The research by Karissa Sanbonmatsu and Chang-Shung Tung was presented this week at a meeting of the American Physical Society in Chicago, with about 3,000 physicists and bio-physicists in attendance.
Using the lab’s supercomputers with new computer models to produce molecular simulations has given the researchers some of the first visualizations of that part of the protein spike.
“Developing a digital twin of the extremely tiny, but important, structures allows researchers to explore potential techniques for blocking the infection at the source,” LANL said in a news release.
Researchers have been looking for a clearer understanding of why COVID mutations, such as delta and omicron, can be more contagious or virulent, and why they affect some people and not others, Sanbonmatsu told the Journal in a recent conference call interview.
“This body of work is about the mechanism of how the virus enters the human host cells and specifically how the spike protein enables that, and a lot of the mutations are on the spike protein in omicron and delta,” she said.
Knowing the enemy
LANL public information officer Nancy Ambrosiano, also on the conference call, said, “It really does come down to know your enemy.”

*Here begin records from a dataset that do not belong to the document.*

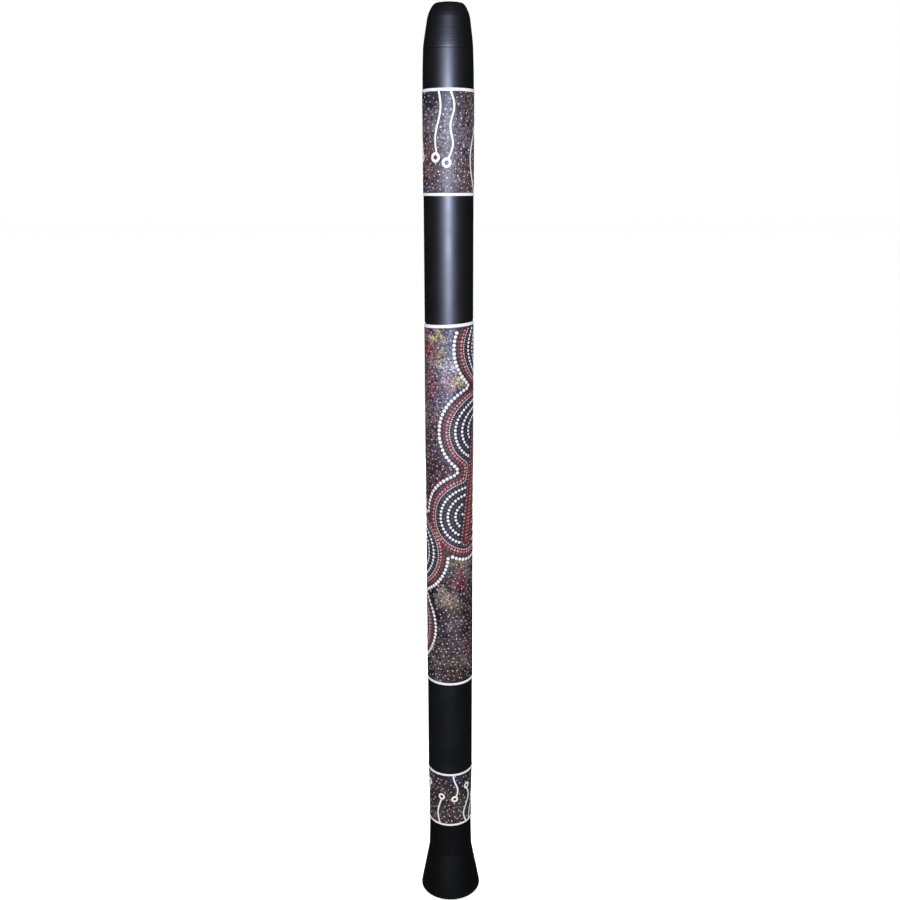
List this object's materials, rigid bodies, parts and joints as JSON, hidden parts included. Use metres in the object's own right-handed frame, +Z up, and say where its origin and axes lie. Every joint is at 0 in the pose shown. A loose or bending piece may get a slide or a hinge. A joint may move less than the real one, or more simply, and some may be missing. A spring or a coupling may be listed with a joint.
{
  "type": "didgeridoo",
  "caption": "Didgeridoo of black plastic pipe with a rounded mouthpiece, a flared bell, printed dot-pattern sleeves and white bands.",
  "frame": {"origin": "centre of the bell's flat rim, on the surface that the instrument stands on", "axes": "+Z up along the bore, from the bell to the mouthpiece; +X to the viewer's right when the printed side faces the viewer, who looks along +Y"},
  "size_m": [0.0826, 0.0826, 1.174],
  "materials": {
    "black_plastic": "satin black moulded plastic with faint fine texture",
    "dotted_film": "satin printed film, mottled dark ground with small cream dots and white strokes",
    "ringed_film": "satin printed film, mottled dark ground with rings of white and red dots",
    "white_tape": "satin white pinstripe tape"
  },
  "bodies": {
    "root": {"mouthpiece": "black_plastic", "main_tube": "black_plastic", "bell": "black_plastic", "upper_print_wrap": "dotted_film", "middle_print_wrap": "ringed_film", "lower_print_wrap": "dotted_film", "upper_wrap_top_band": "white_tape", "upper_wrap_bottom_band": "white_tape", "middle_wrap_top_band": "white_tape", "middle_wrap_bottom_band": "white_tape", "lower_wrap_top_band": "white_tape", "lower_wrap_bottom_band": "white_tape"}
  },
  "joints": []
}
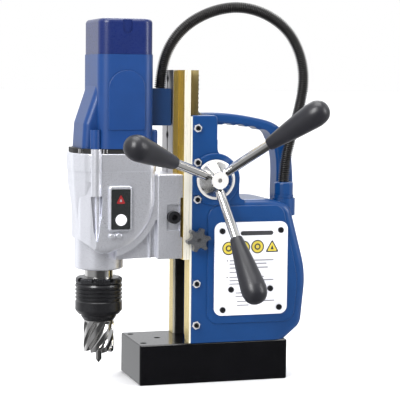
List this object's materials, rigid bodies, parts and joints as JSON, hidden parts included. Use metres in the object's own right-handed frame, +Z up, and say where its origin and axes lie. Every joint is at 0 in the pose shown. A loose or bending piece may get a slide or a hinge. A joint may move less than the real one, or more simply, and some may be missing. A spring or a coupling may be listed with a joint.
{
  "type": "magnetic drill press",
  "caption": "Portable drill press on an electromagnet base, with a rack-fed dovetail slide, geared motor head, annular cutter and carrying handle.",
  "frame": {"origin": "centre of the magnet's pole face, where it grips the work", "axes": "+Z up out of the work, +X from the spindle towards the carrying handle, -Y towards the feed handles"},
  "size_m": [0.2539, 0.1806, 0.3947],
  "materials": {
    "magnet_black": "gloss black paint",
    "copper": "enamelled copper wire",
    "resin": "potting resin",
    "fastener_steel": "zinc plated",
    "body_blue": "semi-gloss blue powder coat on a casting",
    "guide_brass": "milled brass",
    "black_steel": "black oxide",
    "bright_steel": "ground and polished",
    "plate_white": "printed cover plate",
    "panel_black": "moulded black plastic",
    "lamp_lens": "red lens",
    "board_green": "circuit board",
    "bush_bronze": "sintered bronze",
    "conduit_black": "ribbed black conduit",
    "chrome": "polished chrome",
    "machined_steel": "machined steel",
    "knob_black": "satin black plastic",
    "rocker_red": "red rocker",
    "button_green": "green push button",
    "button_red": "red push button",
    "slide_steel": "ground steel slide",
    "cast_aluminium": "satin cast aluminium",
    "label_black": "printed label",
    "gasket_black": "black rubber gasket",
    "motor_blue": "semi-gloss blue plastic",
    "motor_navy": "semi-gloss navy plastic",
    "lamination_steel": "laminated core with windings",
    "carbon": "carbon brush",
    "body_blue_plastic": "blue moulded block",
    "chuck_black": "black coated chuck sleeve"
  },
  "bodies": {
    "frame": {"magnet_shell": "magnet_black", "magnet_coil": "copper", "magnet_potting": "resin", "casting_bolts": "fastener_steel", "body_column": "body_blue", "body_housing": "body_blue", "body_handle": "body_blue", "guide_strips": "guide_brass", "gib_strip": "guide_brass", "gib_set_screws": "black_steel", "gib_lock_nuts": "bright_steel", "access_cover": "plate_white", "control_panel": "panel_black", "cover_screws": "black_steel", "magnet_lamp": "lamp_lens", "circuit_board": "board_green", "mains_gland": "panel_black", "conduit_gland": "body_blue", "gland_nut": "body_blue", "feed_bushes": "bush_bronze", "conduit_rear": "conduit_black"},
    "feed_hub": {"feed_hub": "chrome", "pinion_shaft": "machined_steel", "handle_rod_1": "chrome", "handle_rod_2": "chrome", "handle_rod_3": "chrome", "handle_knob_1": "knob_black", "handle_knob_2": "knob_black", "handle_knob_3": "knob_black"},
    "gib_lock": {"lock_knob": "knob_black", "lock_stud": "machined_steel"},
    "rocker": {"magnet_rocker": "rocker_red"},
    "start": {"start_button": "button_green"},
    "stop": {"stop_button": "button_red"},
    "slide": {"slide_plate": "slide_steel", "slide_bar": "slide_steel", "slide_screws": "black_steel", "feed_rack": "machined_steel", "conduit_front": "conduit_black"},
    "head": {"gearbox_housing": "cast_aluminium", "gearbox_lid": "cast_aluminium", "head_label": "label_black", "head_bearings": "machined_steel", "motor_gasket": "gasket_black", "gearbox_screws": "bright_steel", "motor_housing": "motor_blue", "motor_cap": "motor_navy", "motor_stator": "lamination_steel", "motor_brushes": "carbon", "cable_block": "body_blue_plastic"},
    "head_clamp": {"head_clamp_screw": "black_steel"},
    "armature": {"armature_shaft": "machined_steel", "armature_core": "lamination_steel"},
    "idler": {"idler_shaft": "machined_steel"},
    "spindle": {"spindle_shaft": "chrome", "spindle_gear": "machined_steel", "chuck_body": "bright_steel", "annular_cutter": "bright_steel"},
    "sleeve": {"chuck_sleeve": "chuck_black"},
    "pilot": {"pilot_pin": "bright_steel"}
  },
  "joints": [
    {"name": "feed", "type": "slide", "parent": "frame", "child": "slide", "axis": [0, 0, 1], "range_m": [-0.084, 0.06], "deforming": ["conduit_front", "conduit_rear"]},
    {"name": "hub_turn", "type": "hinge", "parent": "frame", "child": "feed_hub", "pos_m": [-0.002, 0, 0.2115], "axis": [0, 1, 0], "range_deg": [-543, 390]},
    {"name": "head_height", "type": "slide", "parent": "slide", "child": "head", "axis": [0, 0, 1], "range_m": [0, 0.075], "deforming": ["conduit_front"]},
    {"name": "head_clamp_turn", "type": "hinge", "parent": "head", "child": "head_clamp", "pos_m": [-0.045, -0.0351, 0.173], "axis": [0, 1, 0], "range_deg": [-540, 0]},
    {"name": "gib_lock_turn", "type": "hinge", "parent": "frame", "child": "gib_lock", "pos_m": [-0.021, -0.042, 0.15], "axis": [0, 1, 0], "range_deg": [-540, 90]},
    {"name": "spindle_spin", "type": "hinge", "parent": "head", "child": "spindle", "pos_m": [-0.114, 0, 0.1], "axis": [0, 0, 1], "continuous": true},
    {"name": "idler_spin", "type": "hinge", "parent": "head", "child": "idler", "pos_m": [-0.0934, 0.01897, 0.21], "axis": [0, 0, 1], "continuous": true},
    {"name": "armature_spin", "type": "hinge", "parent": "head", "child": "armature", "pos_m": [-0.0945, 0, 0.28], "axis": [0, 0, 1], "continuous": true},
    {"name": "sleeve_slide", "type": "slide", "parent": "spindle", "child": "sleeve", "axis": [0, 0, -1], "range_m": [0, 0.006], "stiffness_N_per_m": 800, "springref_m": -0.006},
    {"name": "pilot_slide", "type": "slide", "parent": "spindle", "child": "pilot", "axis": [0, 0, 1], "range_m": [0, 0.012], "stiffness_N_per_m": 250, "springref_m": -0.008},
    {"name": "magnet_rocker_tilt", "type": "hinge", "parent": "frame", "child": "rocker", "pos_m": [0.029, 0.041, 0.138], "axis": [1, 0, 0], "range_deg": [-6, 6]},
    {"name": "start_push", "type": "slide", "parent": "frame", "child": "start", "axis": [0, -1, 0], "range_m": [0, 0.003], "stiffness_N_per_m": 600, "springref_m": -0.001},
    {"name": "stop_push", "type": "slide", "parent": "frame", "child": "stop", "axis": [0, -1, 0], "range_m": [0, 0.003], "stiffness_N_per_m": 600, "springref_m": -0.001}
  ],
  "couplings": [
    {"joint": "hub_turn", "follows": "feed", "rad_per_m": 111.11},
    {"joint": "idler_spin", "follows": "spindle_spin", "ratio": -2.5},
    {"joint": "armature_spin", "follows": "spindle_spin", "ratio": 7}
  ]
}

The research is important to “having a clear understanding of the mechanism when you can look at the mutations” and see how things work to “have some ideas about why the different mutants do different things,” she said. “I think it can help us understand future mutations.”
The COVID virus has a unique quality and must pass through a structural change before it can attach itself to and infect human cells, researcher Tung said on the call.
“They (the spike proteins) have a surface protein that helps the virus attach to a human cell, and get into and infect the human cells,” he said. “We have developed a pathway to show how this protein can go from the initial stage to the final stage to invade the human cells.”
Their research has shown that, if you can stop the structural change, perhaps with not yet fully developed drugs, “you can stop the virus (from) invading the human cell,” Tung said.
The two scientists, like many other biophysicists worldwide, have embraced a new technique called cryogenic electron microscopy, or cryo-EM, to image the protein cells to “get the overall architecture of the protein” and then fill in the granular, atomistic details, Sanbonmatsu said.
Imaging advances
Cryo-EM encompasses a broad range of experimental methods, each of which “is based upon the principle of imaging radiation-sensitive specimens in a transmission electron microscope under cryogenic (very low temperature) conditions,” according to the National Institutes of Health website.
In biology, cryo-EM can be used for “imaging intact tissue sections and plunge-frozen cells to individual bacteria, viruses and protein molecules,” according to the website.
Many of the basic structures of the spiky protein were known previously, but because it “has to go through a lot of different transformations, this study really helps work out a lot of those details,” Sanbonmatsu said.
“They (scientists) have to drill ever deeper and deeper into understanding everything about this virus,” Ambrosiano said. “So, using these supercomputers is a way to create imagery that gives new ideas to the innovators in the vaccine world.”